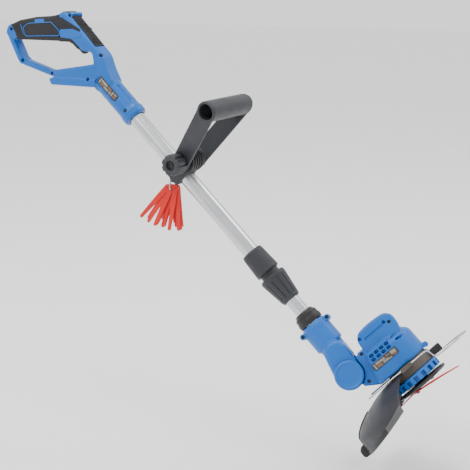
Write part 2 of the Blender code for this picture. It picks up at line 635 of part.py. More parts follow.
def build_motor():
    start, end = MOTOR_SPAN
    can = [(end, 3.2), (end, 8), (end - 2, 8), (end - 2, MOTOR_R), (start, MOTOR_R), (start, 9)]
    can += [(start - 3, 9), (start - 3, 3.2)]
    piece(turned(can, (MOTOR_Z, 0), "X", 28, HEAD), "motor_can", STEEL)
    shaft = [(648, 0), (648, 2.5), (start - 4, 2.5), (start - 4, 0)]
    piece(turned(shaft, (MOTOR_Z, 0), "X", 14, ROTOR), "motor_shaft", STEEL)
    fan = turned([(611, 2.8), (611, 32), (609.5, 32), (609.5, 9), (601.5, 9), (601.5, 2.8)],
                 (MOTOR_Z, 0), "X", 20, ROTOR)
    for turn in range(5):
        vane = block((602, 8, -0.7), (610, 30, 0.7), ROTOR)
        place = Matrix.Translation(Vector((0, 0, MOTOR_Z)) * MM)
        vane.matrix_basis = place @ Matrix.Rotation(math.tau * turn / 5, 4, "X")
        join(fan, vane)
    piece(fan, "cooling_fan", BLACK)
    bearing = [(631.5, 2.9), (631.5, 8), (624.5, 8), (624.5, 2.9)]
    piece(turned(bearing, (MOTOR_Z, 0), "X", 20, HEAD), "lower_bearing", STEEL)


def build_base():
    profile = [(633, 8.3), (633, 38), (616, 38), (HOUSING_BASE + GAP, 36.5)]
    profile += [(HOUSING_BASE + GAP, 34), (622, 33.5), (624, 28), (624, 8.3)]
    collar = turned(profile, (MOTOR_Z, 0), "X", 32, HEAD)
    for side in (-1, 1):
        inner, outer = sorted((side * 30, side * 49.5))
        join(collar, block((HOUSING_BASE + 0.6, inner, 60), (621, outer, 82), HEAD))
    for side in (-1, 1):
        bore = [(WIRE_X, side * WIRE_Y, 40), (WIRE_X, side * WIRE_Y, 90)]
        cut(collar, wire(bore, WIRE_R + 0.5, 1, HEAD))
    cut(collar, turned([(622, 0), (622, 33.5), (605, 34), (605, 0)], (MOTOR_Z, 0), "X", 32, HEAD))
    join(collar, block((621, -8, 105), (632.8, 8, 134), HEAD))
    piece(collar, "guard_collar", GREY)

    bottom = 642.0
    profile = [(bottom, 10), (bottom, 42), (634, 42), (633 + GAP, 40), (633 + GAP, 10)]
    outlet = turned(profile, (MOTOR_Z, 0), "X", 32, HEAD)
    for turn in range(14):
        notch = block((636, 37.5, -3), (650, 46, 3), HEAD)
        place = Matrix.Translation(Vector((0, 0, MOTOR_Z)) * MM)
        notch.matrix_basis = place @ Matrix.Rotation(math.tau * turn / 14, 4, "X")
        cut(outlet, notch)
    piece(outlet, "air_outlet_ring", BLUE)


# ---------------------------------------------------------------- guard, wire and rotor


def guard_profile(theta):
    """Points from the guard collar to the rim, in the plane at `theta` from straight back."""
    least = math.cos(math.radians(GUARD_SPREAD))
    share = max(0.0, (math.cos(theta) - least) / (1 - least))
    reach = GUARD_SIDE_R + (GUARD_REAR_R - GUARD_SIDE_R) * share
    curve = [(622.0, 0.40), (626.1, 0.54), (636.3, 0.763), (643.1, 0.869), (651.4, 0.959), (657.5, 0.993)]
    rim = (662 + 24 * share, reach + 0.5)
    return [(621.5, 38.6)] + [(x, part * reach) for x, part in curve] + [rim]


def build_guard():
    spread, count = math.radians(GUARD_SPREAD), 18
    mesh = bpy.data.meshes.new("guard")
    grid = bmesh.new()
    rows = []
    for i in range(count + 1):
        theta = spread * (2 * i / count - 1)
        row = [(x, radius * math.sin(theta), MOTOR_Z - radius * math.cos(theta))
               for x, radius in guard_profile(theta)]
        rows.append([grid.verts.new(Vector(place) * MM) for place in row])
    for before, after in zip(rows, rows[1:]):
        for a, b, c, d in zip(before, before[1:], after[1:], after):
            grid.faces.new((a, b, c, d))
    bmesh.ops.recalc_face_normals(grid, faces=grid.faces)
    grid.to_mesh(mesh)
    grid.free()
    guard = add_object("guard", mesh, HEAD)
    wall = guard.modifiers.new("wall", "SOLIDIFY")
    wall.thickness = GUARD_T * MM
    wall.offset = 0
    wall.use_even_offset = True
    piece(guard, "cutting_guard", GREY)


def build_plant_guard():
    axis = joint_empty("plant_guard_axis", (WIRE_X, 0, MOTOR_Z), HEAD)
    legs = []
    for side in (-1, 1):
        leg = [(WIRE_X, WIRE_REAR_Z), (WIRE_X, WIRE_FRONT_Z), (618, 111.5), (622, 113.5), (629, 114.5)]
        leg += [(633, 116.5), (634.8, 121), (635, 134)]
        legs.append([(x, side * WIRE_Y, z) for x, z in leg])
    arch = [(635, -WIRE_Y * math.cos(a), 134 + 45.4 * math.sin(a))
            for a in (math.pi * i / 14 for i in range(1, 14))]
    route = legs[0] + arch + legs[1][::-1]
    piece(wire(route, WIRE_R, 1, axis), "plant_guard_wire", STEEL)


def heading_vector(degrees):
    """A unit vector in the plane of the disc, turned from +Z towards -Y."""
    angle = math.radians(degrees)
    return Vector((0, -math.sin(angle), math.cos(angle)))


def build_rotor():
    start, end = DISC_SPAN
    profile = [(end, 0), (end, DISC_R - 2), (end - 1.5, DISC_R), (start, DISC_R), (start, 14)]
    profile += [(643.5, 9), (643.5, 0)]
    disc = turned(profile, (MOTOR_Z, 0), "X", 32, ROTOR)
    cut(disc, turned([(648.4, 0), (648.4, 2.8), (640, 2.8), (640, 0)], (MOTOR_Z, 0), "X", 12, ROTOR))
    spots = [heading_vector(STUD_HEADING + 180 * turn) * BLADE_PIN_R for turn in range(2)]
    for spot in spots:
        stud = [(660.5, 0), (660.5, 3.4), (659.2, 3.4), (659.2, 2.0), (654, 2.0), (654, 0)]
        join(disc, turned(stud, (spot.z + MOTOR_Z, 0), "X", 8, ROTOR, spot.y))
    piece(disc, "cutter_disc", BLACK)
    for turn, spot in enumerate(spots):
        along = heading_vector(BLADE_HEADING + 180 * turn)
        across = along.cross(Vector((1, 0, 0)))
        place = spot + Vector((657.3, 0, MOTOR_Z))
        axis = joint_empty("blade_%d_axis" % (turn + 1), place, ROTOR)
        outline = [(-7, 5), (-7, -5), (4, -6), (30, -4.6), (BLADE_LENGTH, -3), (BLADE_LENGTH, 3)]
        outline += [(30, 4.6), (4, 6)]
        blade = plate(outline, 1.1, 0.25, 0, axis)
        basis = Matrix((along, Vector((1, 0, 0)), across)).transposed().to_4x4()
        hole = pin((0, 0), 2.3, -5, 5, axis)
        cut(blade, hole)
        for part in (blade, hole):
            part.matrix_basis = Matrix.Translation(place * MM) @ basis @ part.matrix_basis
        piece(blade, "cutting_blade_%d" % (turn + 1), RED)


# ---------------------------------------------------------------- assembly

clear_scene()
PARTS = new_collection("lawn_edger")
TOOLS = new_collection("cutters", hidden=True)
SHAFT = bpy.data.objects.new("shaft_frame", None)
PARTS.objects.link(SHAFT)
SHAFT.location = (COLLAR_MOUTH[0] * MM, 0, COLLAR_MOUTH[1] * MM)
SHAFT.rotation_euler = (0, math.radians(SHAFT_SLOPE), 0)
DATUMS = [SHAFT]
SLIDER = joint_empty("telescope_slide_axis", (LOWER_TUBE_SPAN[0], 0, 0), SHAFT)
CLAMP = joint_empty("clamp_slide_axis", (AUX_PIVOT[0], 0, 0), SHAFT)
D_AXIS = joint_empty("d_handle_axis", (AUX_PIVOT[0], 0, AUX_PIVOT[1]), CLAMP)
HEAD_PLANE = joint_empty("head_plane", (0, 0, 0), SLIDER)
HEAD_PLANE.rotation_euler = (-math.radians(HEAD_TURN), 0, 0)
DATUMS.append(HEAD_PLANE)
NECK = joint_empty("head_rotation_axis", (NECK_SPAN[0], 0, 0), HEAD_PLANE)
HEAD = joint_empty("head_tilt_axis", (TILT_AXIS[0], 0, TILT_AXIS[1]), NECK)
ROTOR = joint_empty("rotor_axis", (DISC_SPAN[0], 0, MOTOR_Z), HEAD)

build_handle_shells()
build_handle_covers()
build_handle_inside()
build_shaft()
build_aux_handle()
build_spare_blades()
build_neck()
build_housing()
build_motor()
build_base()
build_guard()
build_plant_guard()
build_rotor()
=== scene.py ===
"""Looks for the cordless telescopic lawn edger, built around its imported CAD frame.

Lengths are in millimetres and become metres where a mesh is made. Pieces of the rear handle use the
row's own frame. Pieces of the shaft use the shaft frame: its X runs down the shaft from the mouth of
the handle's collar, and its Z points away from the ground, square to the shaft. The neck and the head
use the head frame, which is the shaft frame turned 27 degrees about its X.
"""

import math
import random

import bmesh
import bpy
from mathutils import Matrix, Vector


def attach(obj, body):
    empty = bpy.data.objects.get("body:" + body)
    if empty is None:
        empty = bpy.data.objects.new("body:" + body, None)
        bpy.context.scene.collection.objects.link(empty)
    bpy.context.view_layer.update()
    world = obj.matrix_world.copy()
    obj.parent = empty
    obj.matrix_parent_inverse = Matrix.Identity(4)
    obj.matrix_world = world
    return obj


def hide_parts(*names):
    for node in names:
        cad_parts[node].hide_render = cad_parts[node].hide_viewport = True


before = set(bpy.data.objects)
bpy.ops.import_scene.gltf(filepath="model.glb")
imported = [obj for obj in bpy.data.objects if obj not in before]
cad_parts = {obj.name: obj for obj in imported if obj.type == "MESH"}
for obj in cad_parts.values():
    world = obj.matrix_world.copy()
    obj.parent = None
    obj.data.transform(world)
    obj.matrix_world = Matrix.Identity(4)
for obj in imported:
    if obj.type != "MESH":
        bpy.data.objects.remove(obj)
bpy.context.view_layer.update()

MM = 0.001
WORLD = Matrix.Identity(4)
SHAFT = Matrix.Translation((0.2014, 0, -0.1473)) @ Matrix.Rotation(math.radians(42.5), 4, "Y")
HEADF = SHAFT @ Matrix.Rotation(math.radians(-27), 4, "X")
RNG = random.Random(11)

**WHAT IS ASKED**
Reproduce precisely the span of lines that begins at the line containing "bpy.data.objects.remove(obj)" and ends with the last line of the listing.

**THE RESPONSE**
        bpy.data.objects.remove(obj)
bpy.context.view_layer.update()

MM = 0.001
WORLD = Matrix.Identity(4)
SHAFT = Matrix.Translation((0.2014, 0, -0.1473)) @ Matrix.Rotation(math.radians(42.5), 4, "Y")
HEADF = SHAFT @ Matrix.Rotation(math.radians(-27), 4, "X")
RNG = random.Random(11)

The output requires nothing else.